Lobby of the on airport Hangar Hotel

After lunch, we saddled up again as Martin filed for IFR back to another airfield near San Antonio for a few low level circuits, but there was a major SNAFU. As we taxied out, another plane arrived, landed, shut down and the pilots wandered off, but they didn’t close their flight plan. So we couldn’t get clearance to take-off as the system was showing someone on the instrument approach (the guy that had landed). This was compounded by the fact that there was another plane stuck in the hold awaiting clearance to shoot the instrument approach. Well, cut a long story short, we sat at the hold for take off with the engine running for literally 40 minutes while Martin tried again and again over the phone to get someone to clear us for departure.

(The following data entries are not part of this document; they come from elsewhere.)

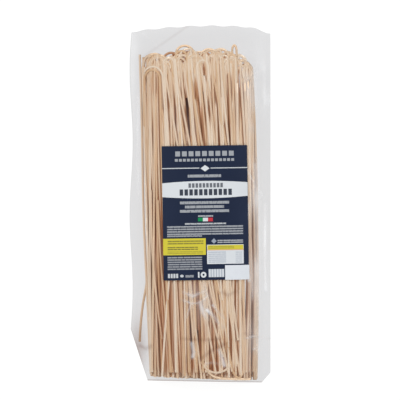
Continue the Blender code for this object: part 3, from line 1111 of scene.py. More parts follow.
@dataclass(frozen=True)
class Crease:
    """A fold line in the film.

    Args:
        pixels: Its points in the photograph.
        width: Half width of the ridge, in millimetres.
        height: Height of the ridge.
        haze: How white it shows, from 0 to 1: a painted highlight, a little milky.
        stain: How brown it shows, from 0 to 1: painted shade along the fold.
    """

    pixels: tuple[tuple[float, float], ...]
    width: float = 0.7
    height: float = 0.15
    haze: float = 0.3
    stain: float = 0.0


# The ridges are real folds; haze paints highlights on them, a little milky, and stain paints darker shade
# along some.
CREASES = (
    Crease(((143, 32), (158, 47)), 0.6, 0.3, 0.22),
    Crease(((187, 26), (163, 43), (143, 57)), 1.1, 0.2, 0.0, 0.07),
    Crease(((138, 98), (137.4, 150), (138.5, 200)), 0.8, 0.3, 0.25),
    Crease(((240, 47), (252, 57), (262, 68)), 3.2, 0.1, 0.22),
    Crease(((250, 62), (260, 82), (268, 100)), 3.4, 0.1, 0.2),
    Crease(((246, 74), (251, 100), (253, 128)), 3.0, 0.1, 0.22),
    Crease(((247, 170), (255, 184), (262, 195)), 0.8, 0.2, 0.35),
    Crease(((265.5, 205), (265, 250), (266, 290)), 0.9, 0.3, 0.35),
    Crease(((257, 196), (259, 225)), 0.8, 0.2, 0.3),
    Crease(((181, 299), (191, 303), (200, 303)), 0.8, 0.15, 0.4),
    Crease(((200, 303), (207, 296), (204, 284)), 0.8, 0.15, 0.3),
    Crease(((200, 302), (203, 312), (207, 319)), 1.5, 0.2, 0.6),
    Crease(((207, 310), (214, 316), (222, 327)), 1.4, 0.15, 0.75),
    Crease(((213, 305), (219, 313), (224, 318)), 0.9, 0.2, 0.6),
    Crease(((183, 292), (193, 296), (204, 291)), 1.2, 0.1, 0.35),
    Crease(((247, 205), (246, 240), (249, 280)), 1.6, 0.1, 0.3),
    Crease(((259, 120), (256, 150), (258, 185)), 1.6, 0.1, 0.25),
    Crease(((255.5, 165), (256.5, 210), (257, 260), (257.5, 330)), 2.0, 0.1, 0.38),
    Crease(((260, 200), (260.5, 270), (261, 374)), 1.6, 0.1, 0.12),
    Crease(((251.5, 66), (255, 90), (257, 130)), 2.4, 0.1, 0.2),
    Crease(((257, 250), (256, 300), (257.5, 366)), 0.7, 0.1, 0.35),
    Crease(((252, 190), (251, 235), (252.5, 300)), 0.5, 0.1, 0.2),
    Crease(((191, 304), (188, 312), (187, 318)), 0.7, 0.2, 0.4),
    Crease(((183, 338), (200, 339.5), (219, 338.5)), 1.3, 0.1, 0.0, 0.22),
    Crease(((201, 358), (212, 350), (226, 343)), 1.5, 0.1, 0.0, 0.26),
    Crease(((205, 363), (213, 362), (221, 364)), 0.8, 0.2, 0.35),
    Crease(((192, 343), (194, 352), (193, 356)), 1.5, 0.2, 0.5),
    Crease(((219, 350), (222, 358), (224, 365)), 1.4, 0.15, 0.55),
    Crease(((246, 338), (254, 336), (270, 339)), 0.8, 0.2, 0.3, 0.1),
    Crease(((254, 349), (260, 347), (258, 354)), 1.0, 0.2, 0.35),
    Crease(((140, 346), (146, 349), (151, 346)), 1.6, 0.1, 0.0, 0.22),
    Crease(((245, 333), (249, 336), (253, 334)), 1.3, 0.1, 0.0, 0.25),
    Crease(((222, 292), (228, 295), (236, 291)), 1.3, 0.1, 0.0, 0.22),
    # Painted shadow under the base seam.
    Crease(((146, 380.6), (205, 381.9), (264, 383.2)), 0.5, 0.1, 0.0, 0.5),
)


@dataclass(frozen=True)
class PaintedLightPatch:
    """A stretch of the film with a painted milky highlight over the strands, or with painted shade.

    Args:
        centre: Its middle in the photograph.
        size: Half width and half height in pixels.
        haze: How white its painted highlight shows.
        stain: How brown its painted shade shows.
    """

    centre: tuple[float, float]
    size: tuple[float, float]
    haze: float = 0.0
    stain: float = 0.0


# Painted highlights: a milky sheen over the strands, mostly at the right and low in the middle; the last
# patch paints shade at the lower left corner.
PAINTED_LIGHT_PATCHES = (
    PaintedLightPatch((252, 95), (9, 38), 0.2),
    PaintedLightPatch((200, 312), (14, 26), 0.16),
    PaintedLightPatch((190, 292), (16, 10), 0.1),
    PaintedLightPatch((254, 205), (8, 70), 0.2),
    PaintedLightPatch((253, 330), (9, 46), 0.24),
    PaintedLightPatch((176, 128), (16, 16), 0.08),
    # Painted shade at the lower left corner.
    PaintedLightPatch((137, 352), (7, 26), 0.0, 0.45),
)


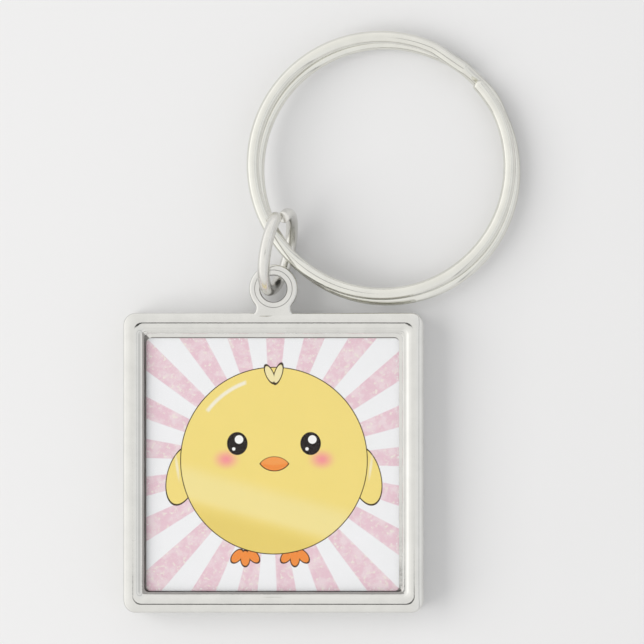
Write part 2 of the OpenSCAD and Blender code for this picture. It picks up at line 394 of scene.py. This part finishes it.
def ring_place():
    """Matrix that lays the split ring from its own centre through the link."""
    centre, forward = link_frame()[:2]
    left = Vector((-forward.y, forward.x, 0))
    line = centre + left * (RING_LIFT - LINK_Z) * math.tan(LINK_LEAN)
    to_ring = RING_XY - Vector(line[:2])
    along = Vector(forward[:2])
    reach = to_ring.dot(along)
    chord = math.sqrt(reach ** 2 - to_ring.dot(to_ring) + TURN_R ** 2)
    passing = Vector(line[:2]) + along * (reach - chord)
    out = (passing - RING_XY) / TURN_R
    tilt = math.asin((RING_LIFT - (2 * WIRE_H + TURN_GAP) / 2) / (2 * TURN_R + WIRE_W / 2))
    return (Matrix.Translation((passing.x, passing.y, RING_LIFT))
            @ Matrix.Rotation(-tilt, 4, Vector((-out.y, out.x, 0)))
            @ Matrix.Translation((RING_XY.x - passing.x, RING_XY.y - passing.y, 0)))


def build_split_ring(material):
    """Two flat turns of one flattened wire that step past each other at the crimp."""
    start, step, end = CRIMP_DIR + END_HALF, CRIMP_DIR + 360, CRIMP_DIR + 720 - END_HALF
    tip = np.linspace(0, TIP_SPAN, TIP_STEPS)
    lower_turn = np.arange(start + TIP_SPAN + COARSE_STEP, step - FINE_HALF - 1, COARSE_STEP)
    crimp = np.arange(step - FINE_HALF, step + FINE_HALF + 0.01, FINE_STEP)
    upper_turn = np.arange(step + FINE_HALF + 1, end - TIP_SPAN - 1, COARSE_STEP)
    angles = [*(start + tip), *lower_turn, *crimp, *upper_turn, *(end - tip[::-1])]
    place = ring_place()
    turn_z = (WIRE_H + TURN_GAP) / 2
    loops = []
    for a in angles:
        x = a - step
        up = ease((x + STEP_HALF) / (2 * STEP_HALF))
        near_start = 1 - ease((a - start) / BULGE_SPAN)
        near_end = ease((a - end + BULGE_SPAN) / BULGE_SPAN)
        wave = math.sin(math.pi * x / BULGE_SPAN) if abs(x) < BULGE_SPAN else 0
        bulge = STEP_BULGE * (near_start - near_end - wave)
        d = min(a - start, end - a) / TIP_SPAN
        scale = 1 if d >= 1 else math.sqrt(1 - (1 - d) ** 2 * TIP_CLOSE)
        shift = TURN_SHIFT * (1 - 2 * up)
        t = math.radians(a)
        ring = []
        for k in range(RING_WIRE_STEPS):
            s = 2 * math.pi * k / RING_WIRE_STEPS
            c, z = math.cos(s), math.sin(s)
            px = WIRE_W / 2 * math.copysign(abs(c) ** WIDTH_POWER, c) * scale
            pz = WIRE_H / 2 * math.copysign(abs(z) ** HEIGHT_POWER, z) * scale
            r = TURN_R + bulge + px
            ring.append(place @ Vector((
                r * math.cos(t) + shift * math.cos(SHIFT_DIR),
                r * math.sin(t) + shift * math.sin(SHIFT_DIR),
                turn_z * (2 * up - 1) + pz)))
        loops.append(ring)
    bm = bmesh.new()
    bridge(bm, loops)
    return finish_mesh(bm, "split_ring_wire", "ring", material, "split_ring", sharp=50)


# ================================================================ node helpers
def add_node(tree, kind, **values):
    """A node of a kind; values set its properties."""
    node = tree.nodes.new(kind)
    for key, value in values.items():
        setattr(node, key, value)
    return node


def put(tree, socket, value):
    """Links a socket to a socket, or stores a constant in it."""
    if isinstance(value, bpy.types.NodeSocket):
        tree.links.new(value, socket)
    elif value is not None:
        socket.default_value = value


def calc(tree, operation, a, b=None, c=None):
    """The result of a math operation on up to three values or sockets."""
    node = add_node(tree, "ShaderNodeMath", operation=operation)
    for socket, value in zip(node.inputs, (a, b, c)):
        put(tree, socket, value)
    return node.outputs[0]


def blend_colour(tree, amount, a, b):
    """Colour a where the amount is 0, b where it is 1."""
    node = add_node(tree, "ShaderNodeMix", data_type="RGBA")
    put(tree, node.inputs[0], amount)
    put(tree, node.inputs[6], a)
    put(tree, node.inputs[7], b)
    return node.outputs[2]


def mix_value(tree, amount, a, b):
    """Value a where the amount is 0, b where it is 1."""
    node = add_node(tree, "ShaderNodeMix", data_type="FLOAT")
    put(tree, node.inputs[0], amount)
    put(tree, node.inputs[2], a)
    put(tree, node.inputs[3], b)
    return node.outputs[0]


def step_up(tree, value, low, high):
    """0 below low, 1 above high; low may be larger than high to turn it round."""
    node = add_node(tree, "ShaderNodeMapRange", interpolation_type="SMOOTHSTEP")
    put(tree, node.inputs[0], value)
    put(tree, node.inputs[1], low)
    put(tree, node.inputs[2], high)
    put(tree, node.inputs[3], 0.0)
    put(tree, node.inputs[4], 1.0)
    return node.outputs[0]


def noise(tree, vector, scale, detail=3.0, rough=0.5):
    """Cloudy noise about 0.5."""
    node = add_node(tree, "ShaderNodeTexNoise")
    put(tree, node.inputs["Vector"], vector)
    node.inputs["Scale"].default_value = scale
    node.inputs["Detail"].default_value = detail
    node.inputs["Roughness"].default_value = rough
    return node.outputs["Fac"]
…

We eventually got away, but time was wearing on so we changed the plan once airborne for a direct back to San Antonio International via the ILS. I flew again on instruments while we were vectored in, then past while approach landed ‘heavy metal’ instead of us. As the cloudbase was so low, we couldn’t use the shorter GA runway (12L) so had to use the main runway, 12R. Eventually we were vectored back and Martin shot the approach itself. Again we popped out at about 600’ AGL as I took control from the left-hand seat for the landing. The landing was OK, if a bit fast, so I had to flare off the excess speed, but in doing so, allowed the crosswind to push me slightly off centreline, not a drama, but a bit amateur of me.

Still, Martin was happy enough to sign me off for my BFR and for renting the aircraft. Now all I had to do was hope that this stalled front would clear for our planned departure date of Tuesday, two days away.